On this loss function, gradient descent will converge to one of the local minima in the range $ [-1, 1] $. Since all of these local minima have the lowest loss possible for this function, gradient descent will still return an optimal choice of $ \theta $.

Definition of Convexity

For some functions, any local minimum is also a global minimum. This set of functions are called convex functions since they curve upward. For a constant model, the MSE, MAE, and Huber loss are all convex.

With an appropriate learning rate, gradient descent finds the globally optimal $\theta$ for convex loss functions. Because of this useful property, we prefer to fit our models using convex loss functions unless we have a good reason not to.

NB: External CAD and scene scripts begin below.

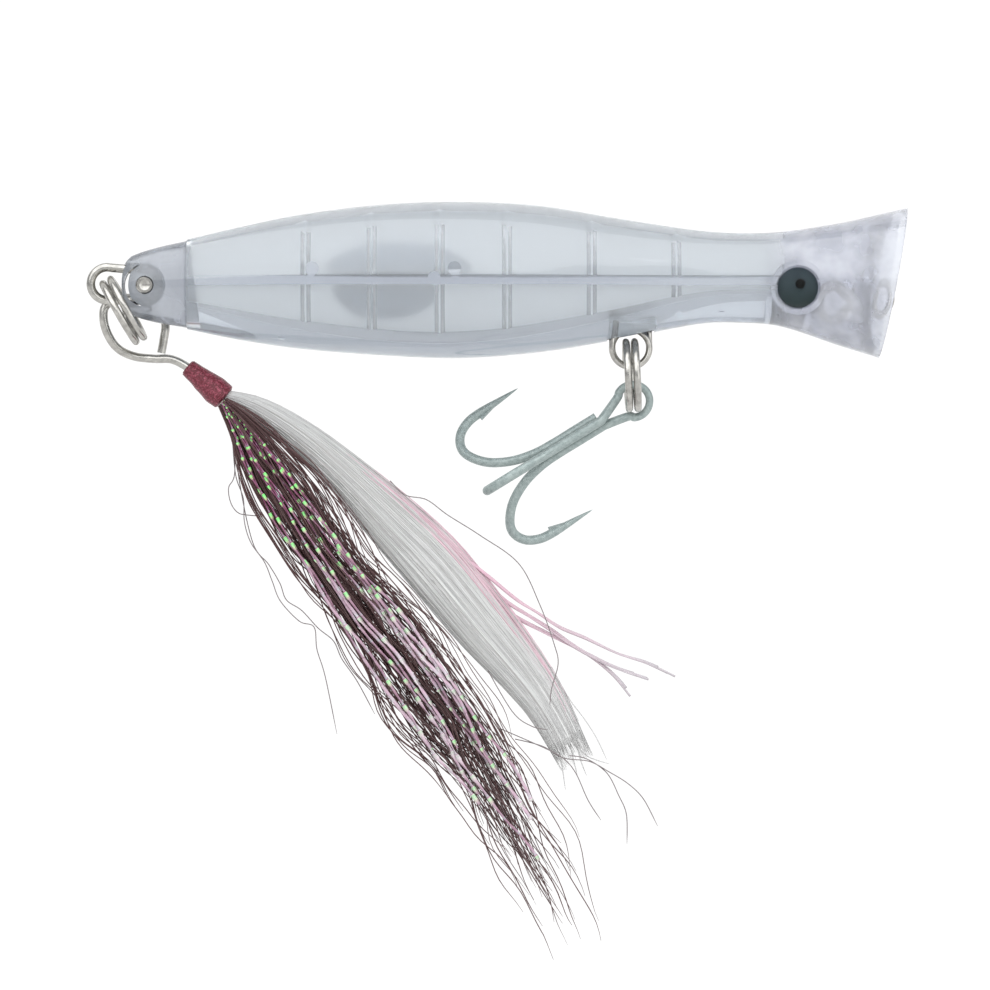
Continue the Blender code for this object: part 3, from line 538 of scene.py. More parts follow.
def disc_with_painted_top_light():
    """A dark green-grey disc that is a little lighter towards its top: painted light, as if lit from above.
    """
    mat = principled("eye_disc", (0.04, 0.055, 0.055), roughness=0.4, specular_ior_level=0.15)
    height = node(mat, "SeparateXYZ", "Z", vector=node(mat, "TexCoord", "Object"))
    low, high = (EYE_Z - EYE_RADIUS) * MM, (EYE_Z + EYE_RADIUS) * MM
    level = node(mat, "MapRange", "Result", value=height, from_min=low, from_max=high)
    # painted light: the colour turns lighter from the disc's bottom to its top
    paint(mat, ramp(mat, level, (0.0, (0.012, 0.024, 0.023)), (1.0, (0.045, 0.065, 0.08))))
    return mat


def thread():
    """Crimson thread under varnish, with paler pink glints where it lies proud; the glints are painted
    highlights, following the noise that raises the bumps.
    """
    mat = principled("tying_thread", (0.2, 0.01, 0.03), roughness=0.5, coat_weight=0.15)
    grain = bumps(mat, 2600, 0.6, 0.0001, 4)
    # the noise darkens some of the thread and paints pale pink highlights where it is high
    mottle(mat, grain, (0.12, 0.006, 0.018), (0.42, 0.09, 0.14), edges=(0.48, 0.78))
    return mat


HOOK = hook_coating()
DISC = disc_with_painted_top_light()
PUPIL = principled("eye_pupil", (0.003, 0.004, 0.004), roughness=0.2, specular_ior_level=0.1)
THREAD = thread()

WHITE = principled("white_hair", (0.6, 0.6, 0.6), roughness=0.5)
shade_colours(
    WHITE,
    (0.0, (0.46, 0.45, 0.44)),
    (0.35, (0.60, 0.60, 0.60)),
    (0.8, (0.70, 0.71, 0.70)),
    (0.9, (0.72, 0.50, 0.57)),
    (1.0, (0.76, 0.60, 0.65)),
)
BROWN = principled("brown_fibre", (0.05, 0.02, 0.02), roughness=0.45)
shade_colours(
    BROWN,
    (0.0, (0.060, 0.024, 0.024)),
    (0.5, (0.115, 0.062, 0.062)),
    (0.8, (0.16, 0.12, 0.12)),
    (1.0, (0.28, 0.26, 0.27)),
)
PINK = principled("pink_fibre", (0.8, 0.6, 0.7), roughness=0.45)
shade_colours(PINK, (0.0, (0.70, 0.44, 0.53)), (1.0, (0.50, 0.47, 0.50)))


def flash_film():
    """Pearl film: magenta with painted green glints near the thread, pale pink and grey further down."""
    mat = principled("pearl_film", (0.7, 0.4, 0.6), roughness=0.3, metallic=0.15)
    shade = attribute(mat, "shade")
    # The first stops of these colours are the painted green glints and their yellowish edges.
    bright = ramp(
        mat,
        shade,
        (0.0, (0.14, 0.70, 0.16)),
        (0.12, (0.30, 0.86, 0.26)),
        (0.20, (0.50, 0.52, 0.30)),
        (0.30, (0.26, 0.09, 0.17)),
        (0.60, (0.16, 0.03, 0.08)),
        (0.88, (0.30, 0.12, 0.22)),
        (1.0, (0.22, 0.36, 0.34)),
    )
    pale = ramp(
        mat,
        shade,
        (0.0, (0.54, 0.58, 0.53)),
        (0.2, (0.66, 0.58, 0.62)),
        (0.6, (0.60, 0.42, 0.52)),
        (1.0, (0.58, 0.56, 0.60)),
    )
    paint(mat, blend(mat, attribute(mat, "fade"), bright, pale))
    return mat


FLASH = flash_film()


# Body


def section(x, inset=0.0):
    """The body's centre height, half height and half width at x, drawn in by inset."""
    top, bottom, width = between(BODY_STATIONS, x)
    return (top + bottom) / 2, (top - bottom) / 2 - inset, width - inset


def half_ring(x, side, points=30):
    """Half of the body's outline at x, from top to bottom along one side, then up the seam."""
    middle, height, width = section(x)
    ring = []
    for i in range(points + 1):
        a = math.pi * (0.5 - i / points)
        y = max(width * math.cos(a), SEAM)
        ring.append((x, side * y, middle + height * math.sin(a)))
    return ring


def full_ring(x, inset=0.0, points=64):
    """The body's whole outline at x."""
    middle, height, width = section(x, inset)
    return [(x, width * math.cos(a), middle + height * math.sin(a)) for a in turn(points)]


def cavity_ring(x, side, rib, low, high, points=14):
    """A slice of the cavity between two heights, from the seam out to the inner wall or a rib."""
    middle, height, width = section(x, WALL)
    width -= rib
    low = max(low, middle - height * 0.95)
    high = min(high, middle + height * 0.985)
    past_seam = -side * WALL
    ring = [(x, past_seam, high)]
    for i in range(points):
        z = high + (low - high) * i / (points - 1)
        rise = (z - middle) / height
        ring.append((x, side * width * math.sqrt(1 - rise * rise), z))
    ring.append((x, past_seam, low))
    return ring


def cavity(side, upper):
    """The cavity above or below the web, drawn in where the ribs stand."""
    stops = []
    for x in spread(CAVITY_TAIL_X, CAVITY_HEAD_X, 64):
        if all(abs(x - rib) > RIB_WIDTH for rib in RIB_X):
            stops.append((x, 0.0))
    for rib in RIB_X:
        for way in (-1, 1):
            stops.append((rib + way * (RIB_WIDTH / 2 + RIB_SLOPE), 0.0))
            stops.append((rib + way * (RIB_WIDTH / 2 - RIB_SLOPE), RIB_DEPTH))
    rings = []
    for x, rib in sorted(stops):
        floor = between(FLOOR_STATIONS, x)[0]
        if upper:
            rings.append(cavity_ring(x, side, rib, WEB_TOP, 99))
        else:
            rings.append(cavity_ring(x, side, rib, min(floor, WEB_BOTTOM - 0.4), WEB_BOTTOM))
    return loft(rings, 1)


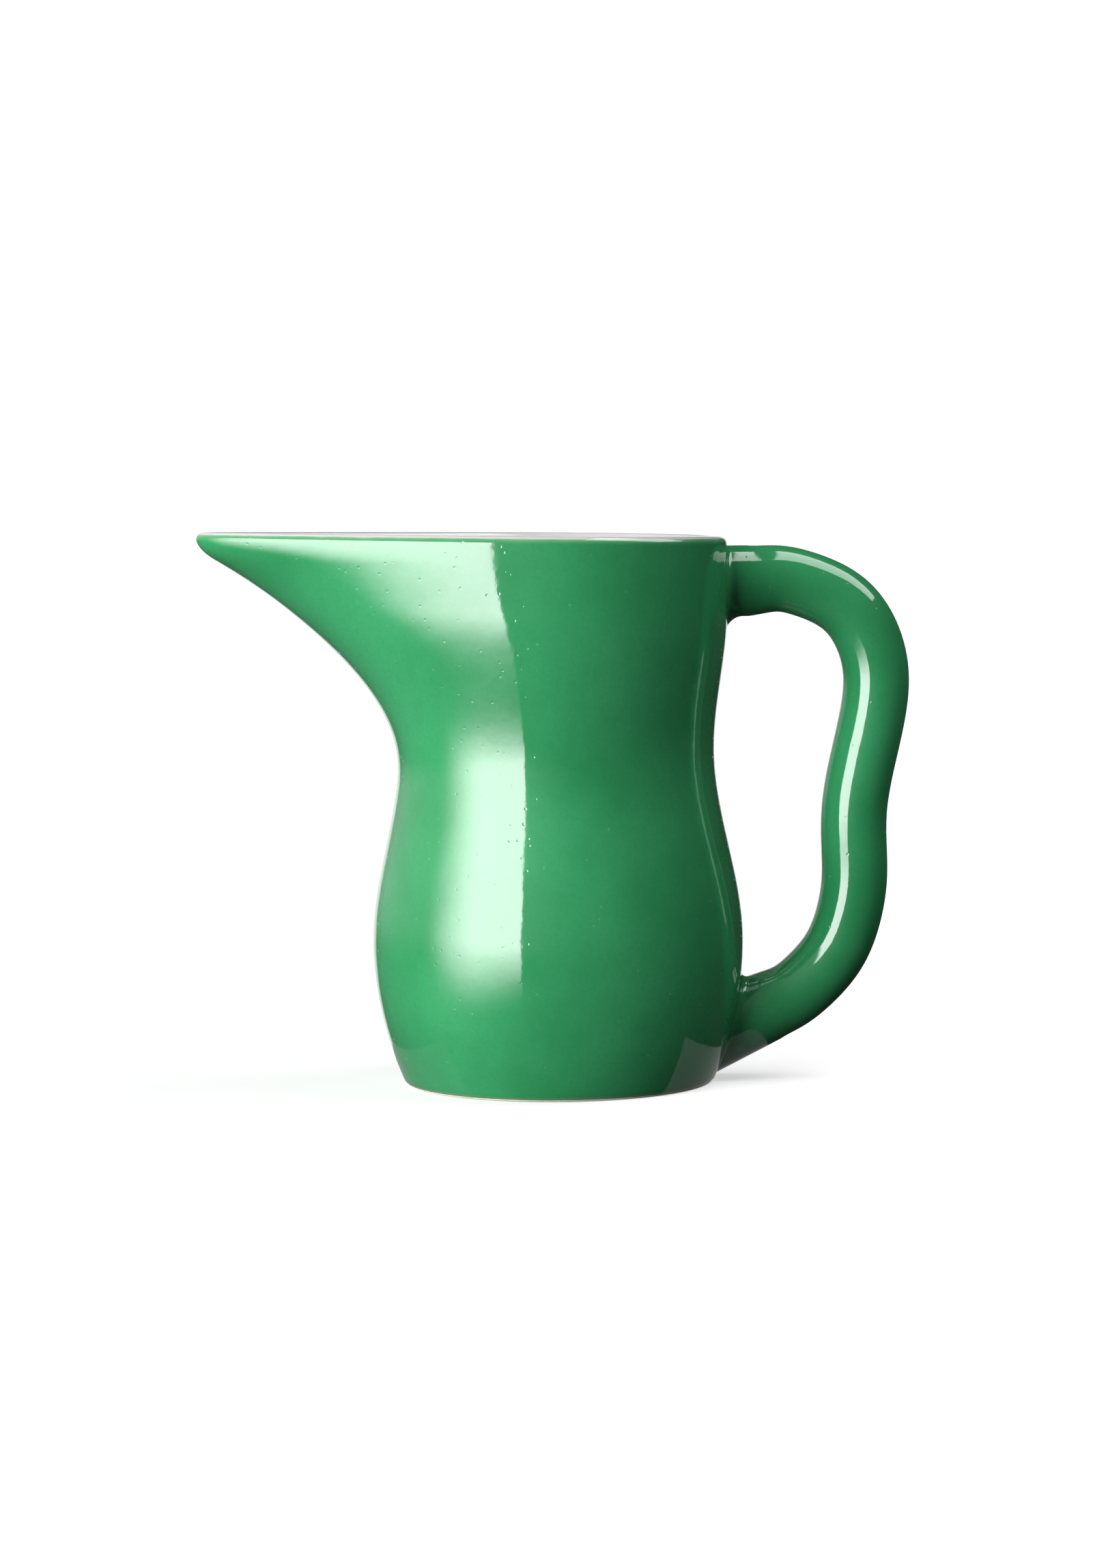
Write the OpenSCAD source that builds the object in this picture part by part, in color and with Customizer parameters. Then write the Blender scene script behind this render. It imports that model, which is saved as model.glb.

Formally, a function $f$ is convex if and only if it satisfies the following inequality for all possible function inputs $a$ and $b$, for all $t \in [0, 1]$:

$$tf(a) + (1-t)f(b) \geq f(ta + (1-t)b)$$

This inequality states that all lines connecting two points of the function must reside on or above the function itself. For the loss function at the start of the section, we can easily find such a line that appears below the graph:

pts = np.array([0])
plot_loss(pts, (-23, 25), quartic_loss)
plot_connected_thetas(pts, -12, 12, quartic_loss)

Thus, this loss function is non-convex.

For MSE, all lines connecting two points of the graph appear above the graph. We plot one such line below.

pts = np.array([0])
plot_loss(pts, (-23, 25), mse)
plot_connected_thetas(pts, -12, 12, mse)

The mathematical definition of convexity gives us a precise way of determining whether a function is convex. In this textbook, we will omit mathematical proofs of convexity and will instead state whether a chosen loss function is convex.


For a convex function, any local minimum is also a global minimum. This useful property allows gradient descent to efficiently find the globally optimal model parameters for a given loss function. While gradient descent will converge to a local minimum for non-convex loss functions, these local minima are not guaranteed to be globally optimal.